Comment décrire son cheminement vers son présumé passage à l’acte?

Il y a un premier temps qui le fait cheminer, de désillusion en désillusion, vers le désespoir: les problèmes financiers, les problèmes sentimentaux, la perte de foi… et la mort de son père. Il est en souffrance, il oscille entre les moments de profond désespoir et les moments d’espoir.

Puis c’est le deuxième temps: il est suicidaire. Il le dit dans une lettre à ses copains. Mais il ne peut pas concevoir d’abandonner les siens. Il ne peut être question que d’un suicide accompagné, un suicide "tous ensemble pour l’éternité". Il trouve la solution à son désespoir et va essayer de donner du sens à ce projet. Et ce sens, ça va être le sacrifice. On voit bien, sur les sites catholiques, comment ça surgit, ça s’enrichit et ça devient central.

Il élimine la culpabilité, puisque c’est Dieu qui agrée le sacrifice. Et il élimine la honte: personne ne saura. Il entre dans la dernière phase, que j’appelle le "travail psychique du crime", le travail d’endurcissement. Il s’entraîne psychiquement. Il répète, il va au stand de tir… Au bout d’un moment, la détermination est telle que rien ne pourra retenir son bras.

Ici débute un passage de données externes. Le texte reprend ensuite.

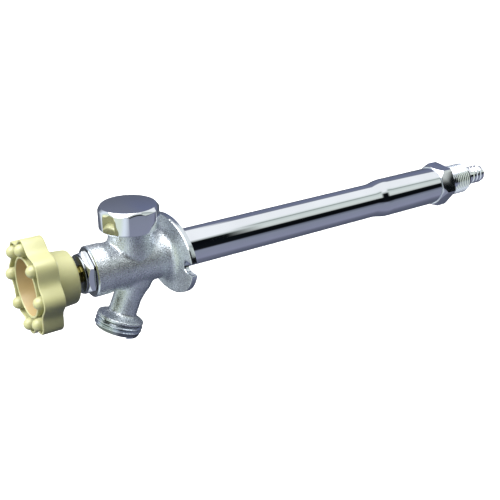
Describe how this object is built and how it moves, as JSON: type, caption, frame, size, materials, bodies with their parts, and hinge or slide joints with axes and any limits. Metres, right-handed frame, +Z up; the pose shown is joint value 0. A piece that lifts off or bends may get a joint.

Il aurait donc mis en scène sa disparition dans le Var avant de se suicider?

Toute la logique est une logique suicidaire et mystique. Quand vous voyez l’ensemble de la cinétique, du mouvement qui le mène vers le gouffre, la probabilité de sa survie est infinitésimale. Elle ne serait possible qu’au prix d’une modification radicale de sa personnalité.

Bio express

1961 : naissance de Xavier Dupont de Ligonnès (« XDDL »).

1972 : le père de « XDDL » et de ses sœurs s’éloigne du foyer familial. Leur mère annonce à ses enfants qu’elle reçoit des messages du Ciel.

1991 : mariage, à Draguignan, d’Agnès et de Xavier Dupont de Ligonnès.

1995 : « XDDL » annonce qu’il a perdu la foi.

2005 : le couple de Ligonnès se sépare quelques mois.

2009 : « XDDL » emprunte 50 000 euros à sa maîtresse.

2011 : décès de son père en janvier. Son épouse Agnès et leurs quatre enfants sont assassinés en avril.